If I catch the key error then I can train, but I suppose the model parameters will be all messed up, I wonder what's the root cause
vim /home/ubuntu/anaconda3/envs/pytorch_latest_p37/lib/python3.7/site-packages/deepspeed/runtime/zero/stage_1_and_2.py
def set_norm_for_param_grad_in_gpu(self, param):
param_id = self.get_param_id(param)
accumulated_grad = param.grad
try:
[i, source_offset, dest_offset, num_elements] = self.grad_position[param_id]
start = source_offset
accumulated_grad = accumulated_grad.view(-1).narrow(0, start, num_elements)
self.norm_for_param_grads[param_id] = accumulated_grad.data.double().norm(2)
except KeyError:
pass
#print("id is", param_id)
#print("map is", self.grad_position)
def async_inplace_copy_grad_to_fp32_buffer_from_gpu(self, param):
param_id = self.get_param_id(param)
try:
[i, source_offset, dest_offset, num_elements] = self.grad_position[param_id]
dest_tensor = self.single_partition_of_fp32_groups[i].grad.view(-1).narrow(
0,
dest_offset,
num_elements)
src_tensor = param.grad.view(-1).narrow(0, source_offset, num_elements)

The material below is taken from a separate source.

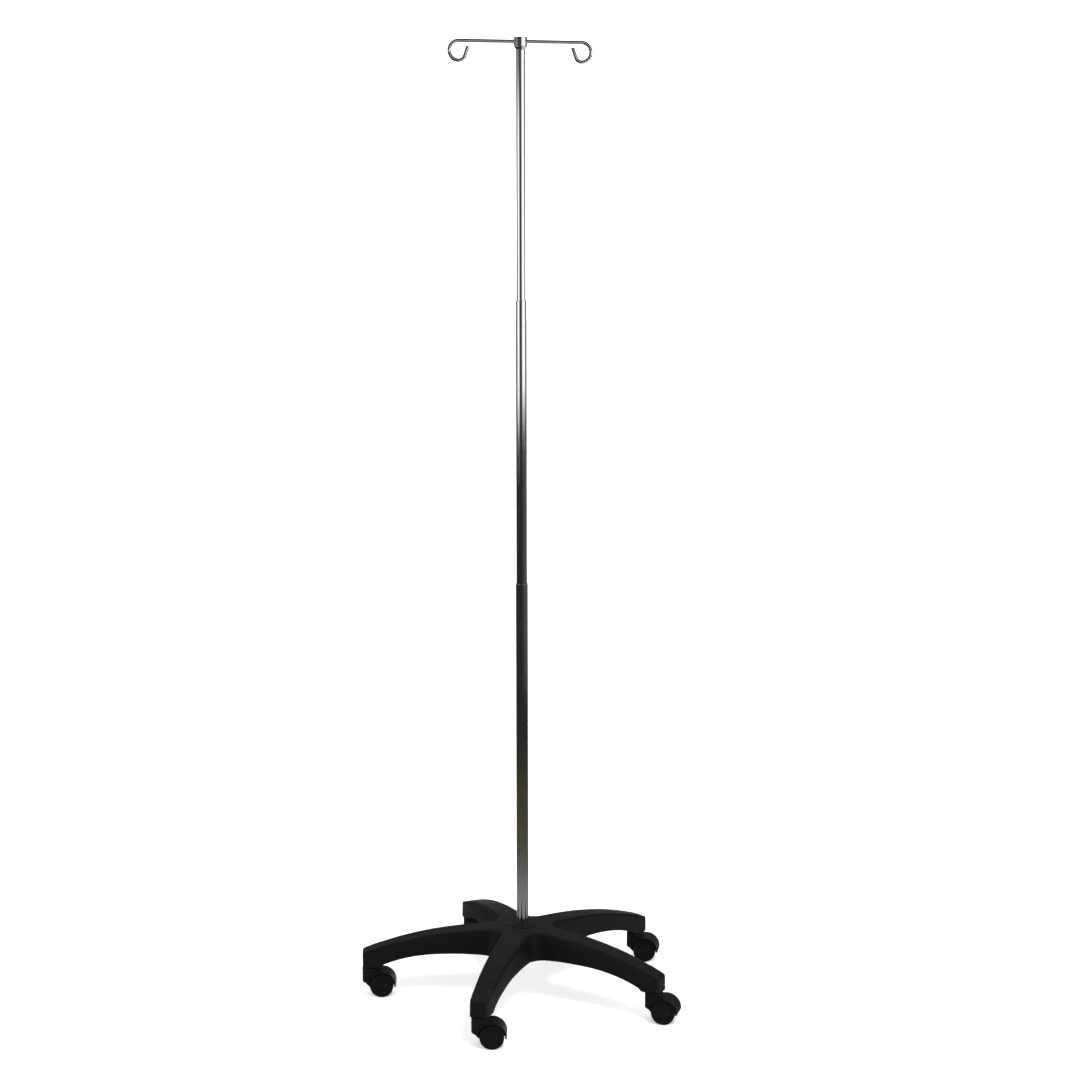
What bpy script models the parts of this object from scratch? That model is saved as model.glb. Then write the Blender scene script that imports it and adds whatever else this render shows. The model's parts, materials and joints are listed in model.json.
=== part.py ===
"""Mobile infusion (IV) pole: a five-leg nylon base on twin-wheel casters, three telescoping chromed
tubes with a hidden twist lock at each joint, and a two-hook rod welded through a steel cap.

Metres, +Z up. The origin is on the pole's axis at floor level.
"""

from math import atan2, cos, pi, radians, sin

import bmesh
import bpy
from mathutils import Matrix, Vector

# ---------------------------------------------------------------- driving dimensions
CLEARANCE = 0.0003            # gap kept between pieces that touch

# base
LEG_COUNT = 5
FIRST_LEG_ANGLE = radians(182.9)
BASE_RADIUS = 0.340           # pole axis to the end face of a leg
HUB_TOP = 0.1470
HUB_UNDERSIDE = 0.0880
HUB_FLAT_RADIUS = 0.034       # the hub is level inside this radius
HUB_RECESS_RADIUS = 0.0262    # round recess that takes the bushing's flange
HUB_RECESS_FLOOR = 0.1448
LEG_DROP = 0.0505             # how far a leg's top falls from the hub to its end
LEG_DROP_POWER = 2.6
ARCH_HEIGHT = 0.0957          # highest point under a leg
ARCH_RADIUS = 0.145           # and how far that is from the pole axis
ARCH_DROP = 0.0245            # fall of the arch from there to the end block
ARCH_POWER = 2.6
HUB_ARCH_DROP = 0.0080        # fall of the arch from there towards the hub
END_BLOCK_START = 0.297       # the legs end in blocks that hold the caster sockets
END_BLOCK_UNDERSIDE = 0.0645
# Half widths of a leg's plan at two heights: extrapolated to the pole axis, and at the end face.
LOW_PLAN_HEIGHT = 0.085
LOW_HALF_WIDTHS = (0.0465, 0.0182)
HIGH_PLAN_HEIGHT = 0.140
HIGH_HALF_WIDTHS = (0.0315, 0.0175)
CROTCH_RADIUS = 0.026
LEG_CORNER_RADIUS = 0.007
SHELL_WALL = 0.0045
RIB_THICKNESS = 0.003
CROSS_RIB_RADII = (0.165,)
HUB_WALL_RADIUS = 0.034
HUB_HOLE_RADIUS = 0.024
STAR_STEPS = 12 * LEG_COUNT   # facets round the turned surfaces of the base

# pole
TUBE_WALL = 0.0012
LOWER_TUBE_RADIUS = 0.0125
MID_TUBE_RADIUS = 0.0110
UPPER_TUBE_RADIUS = 0.0095
LOWER_LIP_HEIGHT = 0.882
MID_LIP_HEIGHT = 1.467
MID_OVERLAP = 0.150           # length of the middle tube inside the lower one
UPPER_OVERLAP = 0.130
LIP_CHAMFER = 0.0005
TUBE_SIDES = 32

# pole fixing
BUSHING_FLANGE_RADIUS = 0.0255
BUSHING_FLANGE_HEIGHT = 0.0027
FOOT_PLUG_LENGTH = 0.038
BOLT_RADIUS = 0.005
BOLT_REACH = 0.026            # thread length inside the foot plug
BOLT_HEAD_RADIUS = 0.0092
BOLT_HEAD_HEIGHT = 0.0064
BUSHING_EDGE = 0.0008         # bevel round the bushing's flange
WASHER_RADIUS = 0.0290
WASHER_THICKNESS = 0.0030
SPRING_WASHER_RADIUS = 0.0085
SPRING_WASHER_THICKNESS = 0.0020
SPRING_WASHER_SPLIT = 0.0012

# hook
POLE_HEIGHT = 1.993
CAP_RADIUS = 0.0133
CAP_EDGE = 0.001
CAP_LENGTH = 0.0195
CAP_NECK_LENGTH = 0.0055
CAP_SPIGOT_LENGTH = 0.030
HOOK_DROP = 0.0090            # hook rod below the top of the cap
HOOK_ROD_RADIUS = 0.0040
HOOK_HALF_SPAN = 0.1500       # pole axis to the outside of a loop
HOOK_LOOP_RADIUS = 0.0193     # half turn from the arm to the bottom, to the middle of the rod
HOOK_CURL_RADIUS = 0.0131     # tighter bend from the bottom towards the tip
HOOK_CURL_SWEEP = radians(71)
HOOK_TIP_LENGTH = 0.0206      # straight end after the tighter bend
HOOK_ANGLE = radians(13.0)

# casters
WHEEL_RADIUS = 0.025
WHEEL_WIDTH = 0.0165
WHEEL_SIDES = 20              # a multiple of 4, so that a wheel stands on a flat
WHEEL_INNER_FACE = 0.0062     # from the middle of the caster
WHEEL_OUTER_EDGE = 0.0022
WHEEL_INNER_EDGE = 0.0015
WHEEL_DISH = (0.0090, 0.0195) # radii of the ring sunk into the wheel's outer face
WHEEL_DISH_DEPTH = 0.0012
WHEEL_END_WALL = 0.0025       # closes the axle's bore
CASTER_RADIUS = 0.322         # pole axis to a swivel axis
CASTER_TRAIL = 0.0225         # swivel axis to axle
CASTER_ANGLES = tuple(radians(turn) for turn in (1, -1, -16, -10, 6))
BOSS_RADIUS = 0.0190
BOSS_TOP = 0.0622
BOSS_UNDERSIDE = 0.0280
BOSS_TOP_EDGE = 0.0015
BOSS_LOWER_EDGE = 0.0040
WEB_HALF_WIDTH = 0.0056
WEB_SET_IN = 0.0008           # web inside the hood's outer face
NOSE_BACK = (-0.0160, 0.0500) # top of the web's front edge, as (x, z) from the swivel axis
NOSE_CORNER = (-0.0160, 0.0305)
NOSE_FOOT = (-0.0045, 0.0175)
WEB_FOOT_RADIUS = 0.0085      # web below the axle
HOOD_RADIUS = 0.0300
HOOD_THICKNESS = 0.0024
HOOD_HALF_WIDTH = 0.0232
HOOD_TAIL_ANGLE = radians(-4)
HOOD_FRONT_ANGLE = radians(140)
AXLE_RADIUS = 0.0030
STEM_RADIUS = 0.0055
STEM_FLANGE_RADIUS = 0.0085
STEM_TOP = 0.0875
STEM_EDGE = 0.001
STEM_PIVOT_RADIUS = 0.0040
STEM_HEAD_RADIUS = 0.0048
STEM_HEAD_HEIGHTS = (0.032, 0.035)
SOCKET_RADIUS = 0.0068
SOCKET_TOP = 0.0885
SOCKET_ROOF = 0.0007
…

if not self.fp16_master_weights_and_gradients:
src_tensor = src_tensor.float()
dest_tensor.copy_(src_tensor, non_blocking=True)
param.grad = None #offload only
except KeyError:
pass
#print("id~~ is", param_id)
#print("map~~ is", self.grad_position)
@Zha0q1, thanks for reporting this issue. It is really strange. Do you observe the same behavior with single gpu run?